Short task: Below is a block of data; give all of it again word for word.

#### Dataset content

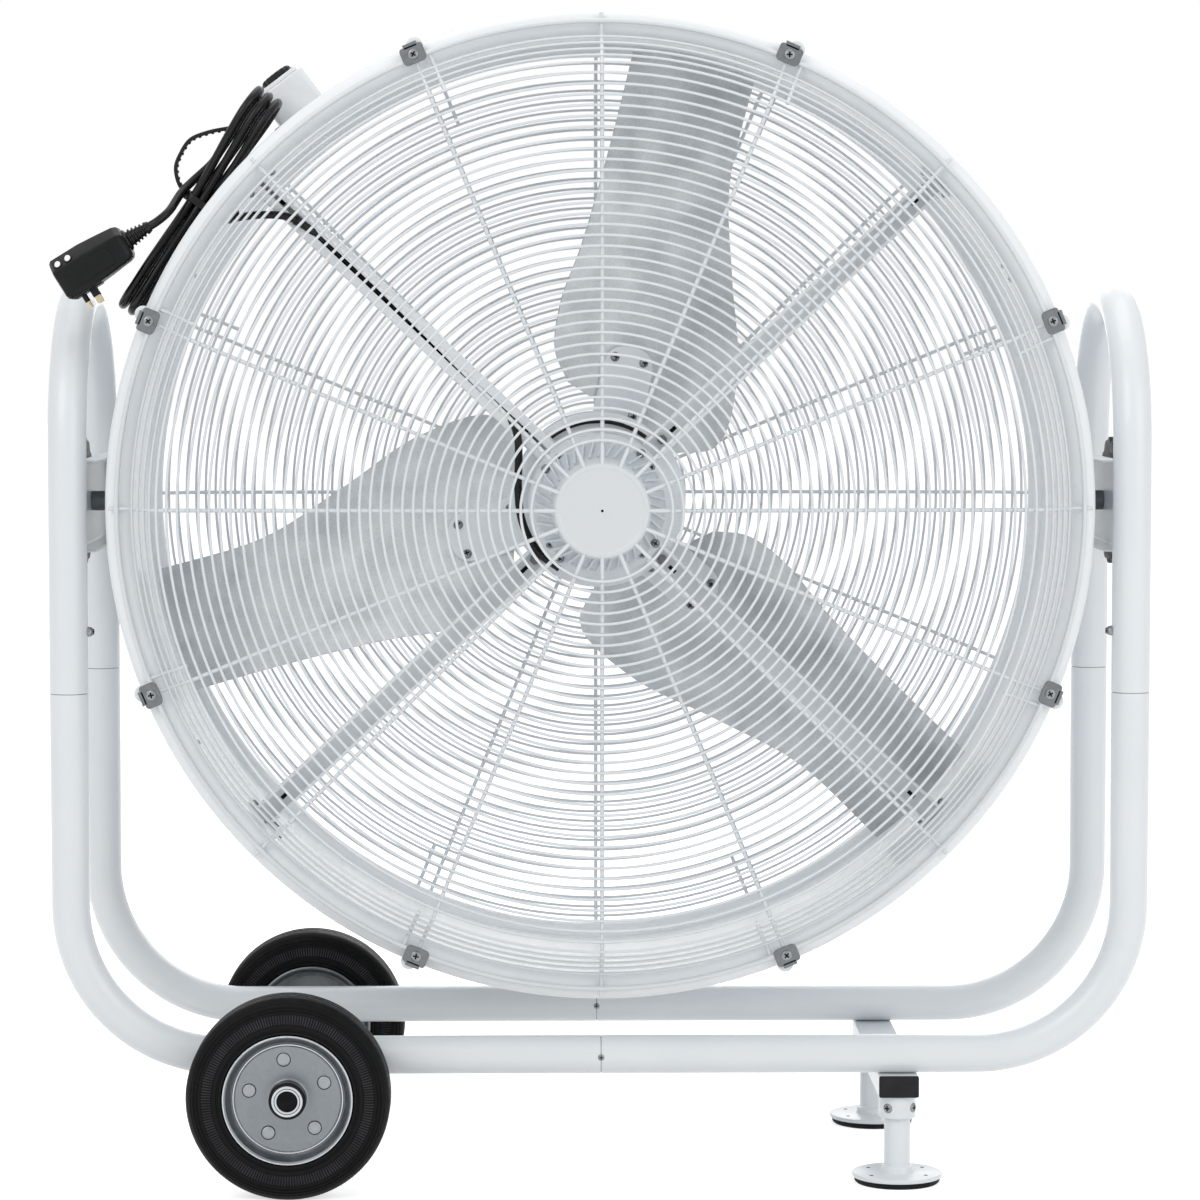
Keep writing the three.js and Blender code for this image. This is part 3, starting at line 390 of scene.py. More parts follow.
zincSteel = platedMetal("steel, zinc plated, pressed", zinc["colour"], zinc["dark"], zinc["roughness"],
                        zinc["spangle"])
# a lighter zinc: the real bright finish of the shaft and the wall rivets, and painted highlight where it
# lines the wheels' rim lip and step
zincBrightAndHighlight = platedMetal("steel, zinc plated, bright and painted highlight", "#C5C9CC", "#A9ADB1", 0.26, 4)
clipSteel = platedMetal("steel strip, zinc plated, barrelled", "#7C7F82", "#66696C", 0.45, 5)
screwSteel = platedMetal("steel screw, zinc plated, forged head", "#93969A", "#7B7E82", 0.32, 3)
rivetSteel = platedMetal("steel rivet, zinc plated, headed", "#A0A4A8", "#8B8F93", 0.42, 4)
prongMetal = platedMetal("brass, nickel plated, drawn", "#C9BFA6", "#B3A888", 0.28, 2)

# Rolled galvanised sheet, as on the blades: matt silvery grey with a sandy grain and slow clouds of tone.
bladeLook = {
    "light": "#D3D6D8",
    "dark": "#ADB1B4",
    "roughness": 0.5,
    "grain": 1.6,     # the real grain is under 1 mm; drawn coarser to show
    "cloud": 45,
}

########

Task result:
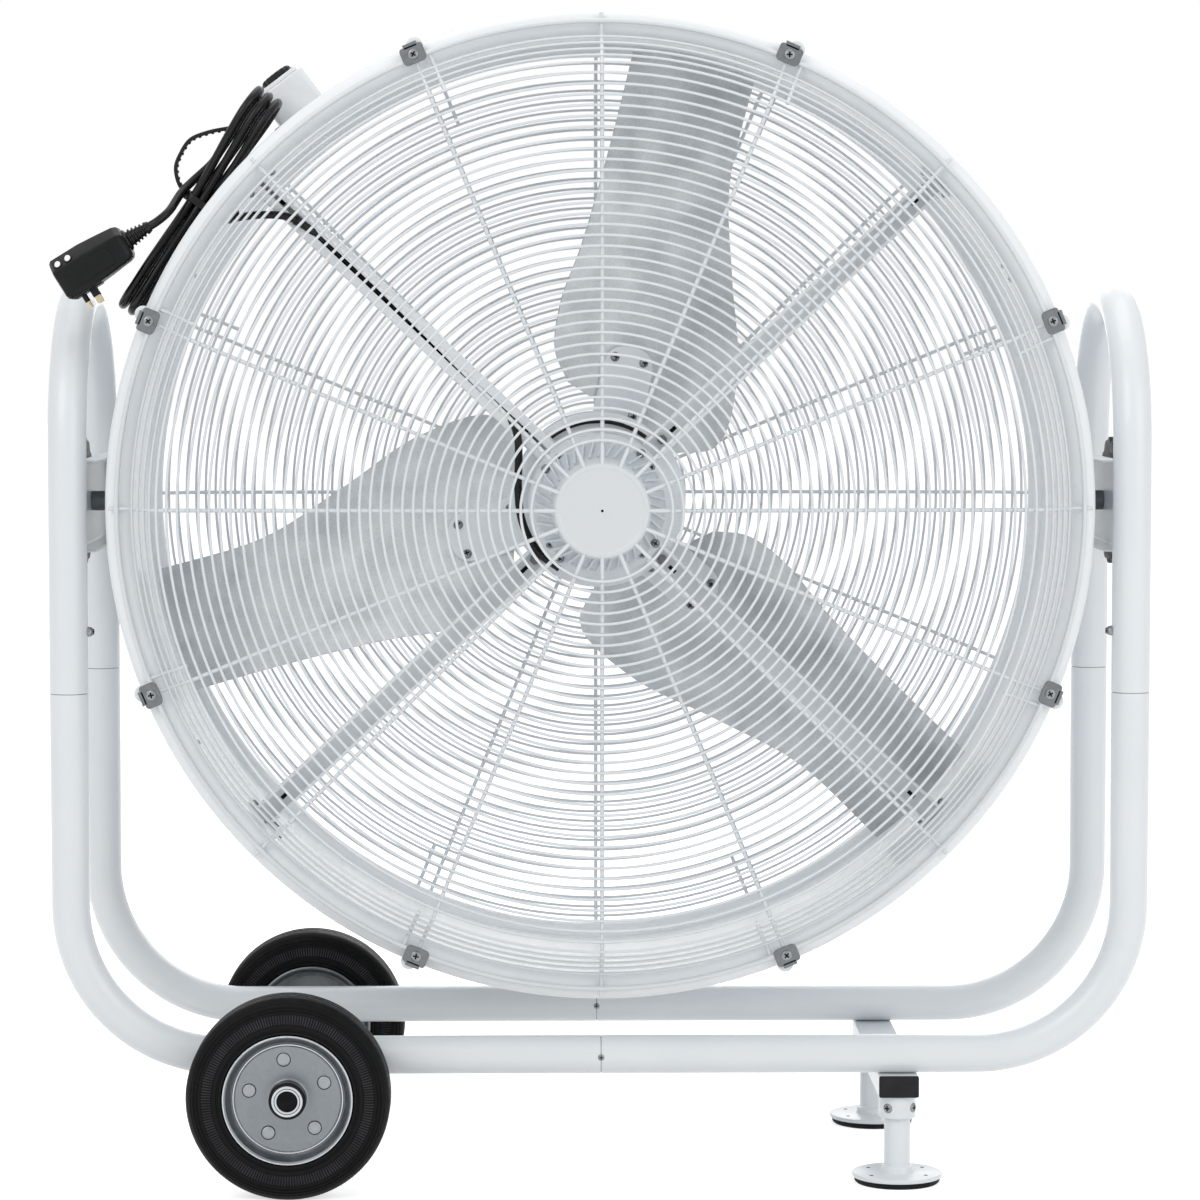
Keep writing the three.js and Blender code for this image. This is part 3, starting at line 390 of scene.py. More parts follow.
zincSteel = platedMetal("steel, zinc plated, pressed", zinc["colour"], zinc["dark"], zinc["roughness"],
                        zinc["spangle"])
# a lighter zinc: the real bright finish of the shaft and the wall rivets, and painted highlight where it
# lines the wheels' rim lip and step
zincBrightAndHighlight = platedMetal("steel, zinc plated, bright and painted highlight", "#C5C9CC", "#A9ADB1", 0.26, 4)
clipSteel = platedMetal("steel strip, zinc plated, barrelled", "#7C7F82", "#66696C", 0.45, 5)
screwSteel = platedMetal("steel screw, zinc plated, forged head", "#93969A", "#7B7E82", 0.32, 3)
rivetSteel = platedMetal("steel rivet, zinc plated, headed", "#A0A4A8", "#8B8F93", 0.42, 4)
prongMetal = platedMetal("brass, nickel plated, drawn", "#C9BFA6", "#B3A888", 0.28, 2)

# Rolled galvanised sheet, as on the blades: matt silvery grey with a sandy grain and slow clouds of tone.
bladeLook = {
    "light": "#D3D6D8",
    "dark": "#ADB1B4",
    "roughness": 0.5,
    "grain": 1.6,     # the real grain is under 1 mm; drawn coarser to show
    "cloud": 45,
}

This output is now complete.